Saturday, September 15, 2012

Kampung Giam: pt 1

The very next day, the whole bunch of us split into two groups. Daveency, Chris and I were headed for Kampung Giam, while the others were to spend a night in Kampung Krokong.

No hiking for us today! Giam is at the foothills and thus accessible by road. Daveency drove us there, and with us was Ai Fern, the spunkiest journalist I'd ever met.

We stopped for lunch at an apparently famous kolo mee stall at tenth mile.  Ai Fern warned us that the mee here was more expensive than tasty (RM 6-12 instead of the regular RM3-5), but Chris and I decided to try it anyway. As it turns out, she was right. Each bowl came with three huge prawns, but the noodles were more bland than all the others we'd tried so far.

My fourth kolo mee since arriving in Kuching four days ago!
We arrived at Victor's house, where we were putting up for the night, sometime mid-afternoon. Victor, a bespectacled retired headmaster, spoke to us in English the whole time we were there. He was also the person in charge of all matters pertaining to land in Giam, so he seemed like a good starting point to find out more about the NCR situation in the area - more on that later.

After a little chat and some tea and biscuits, the four of us went to check out the river behind the house.



We wandered upriver, coming across a quaint little homestay house and lots of villagers filling buckets of water for their homes (there is still no water supply to houses in this area, although it seems that the pipes have been installed for a while now - people smile wryly and give good-natured shrugs as they tell us).



Ai Fern chatted with a couple of tattooed local men carrying fishing guns, even exchanging phone numbers with one guy who offered to bring us to the caves the next day (for a negotiable price, of course). I marvelled, not for the first time, at her extraordinary ability to warm up to people and get them talking in any language: English, Mandarin, Hokkien, Hakka, Malay... guess that's what good journalists do!
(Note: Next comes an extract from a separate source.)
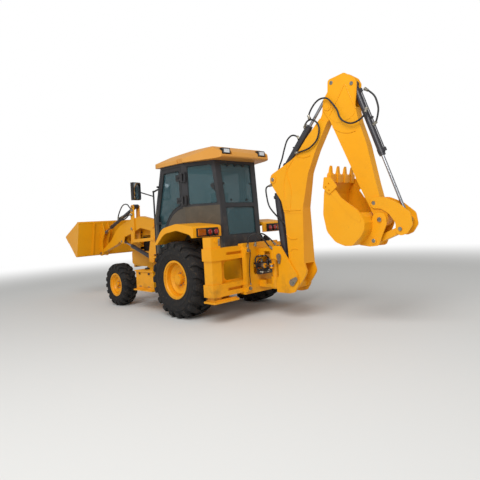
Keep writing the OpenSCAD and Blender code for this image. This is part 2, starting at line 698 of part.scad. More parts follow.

Many of the folk we spoke to told us cautioned us against playing at the nearby waterfall. There is now a NO SWIMMING sign posted near it, but there have been countless drowning cases at the small but pretty deadly waterfall, mostly involving tourists. The latest incident was just in May last year, when two picnicking Kuchingites were sucked into the bottom of the waterfall. The second guy, a doctor, had jumped in to save the nurse... Clearly no lack of drama in the inlands.



After an hour and a half or so, Victor phoned and said the headman was waiting to meet us at home (we had requested an interview with him). So back we went, to begin the serious stuff.